Smith, an American, has mainly avoided well-trodden paths. She signed on to study classics at Duke University, Durham, North Carolina, before semesters in Rome and then, in Athens, persuaded her that a life working in basement libraries studying the past was not for her. Luckily, she was allowed to switch to Middle Eastern studies and a year in Syria on a Fulbright Scholarship followed. A love affair then brought her to the School of Oriental and African Studies in London, where she completed her postgraduate studies. But what to do next?
“I felt so aimless. I did not really feel any draw anywhere. Advertising sounded good; banking sounded good and in the end, I thought, until I figure out what it is that I really want to do, I might as well make some money. So that is what I did.”
Smith worked in the City for three and-a-half years, first at the Bank of Tokyo-Mitsubishi and then Standard Chartered Bank. While she found the switch to economics stimulating, Smith knew that banking wasn’t going to hold her interest. “At the end of the day, I just didn’t feel that I was adding value to anybody’s life,” she says. Her friends finally convinced her to stop whining about her day job and “do something else”.
She resigned one Monday morning and the something else turned out to be a six-month cordon bleu cookery course at Tante Marie, a cookery school. While her first job – cooking for 16 at a rustic cabin in Scotland without even basic equipment – made her cry, some great jobs followed and it was time to put phase two of her plan into action.

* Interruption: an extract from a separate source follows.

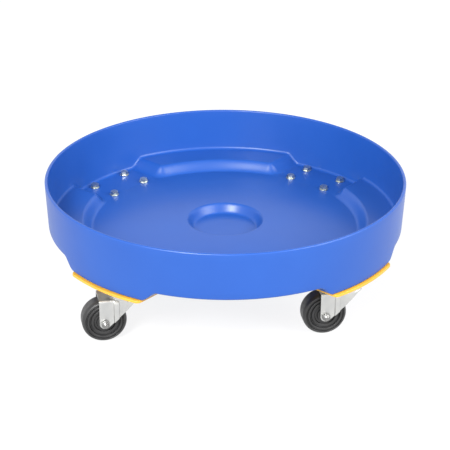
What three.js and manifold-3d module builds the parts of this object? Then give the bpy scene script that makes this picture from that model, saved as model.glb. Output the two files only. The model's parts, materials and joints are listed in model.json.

Less than a year after graduating from cookery school, Smith was the proud owner of a riad-style house in Fez, badly in need of renovation before she could open it as a guesthouse. She used her bank training to put together a business plan but after only 24 hours in her new home she realised that her calculations were all “utterly useless”. It took four years to open the guesthouse, not months as she’d hoped.
“I lived extremely simply. I could live on £100 a month here... because I was living in my building site. I was sleeping on sheepskins. I didn’t travel, buy new clothes. I had no expenses, I was washing my clothing by hand.”
The reality of following a dream is the hard work but there was also time for some romance. Smith married an American guitarist studying flamenco in Fez and they now run the guesthouse together.
“It is hard work. Harder than I expected, but because we are working for ourselves and we are doing something that we really love, it doesn’t always feel like work.”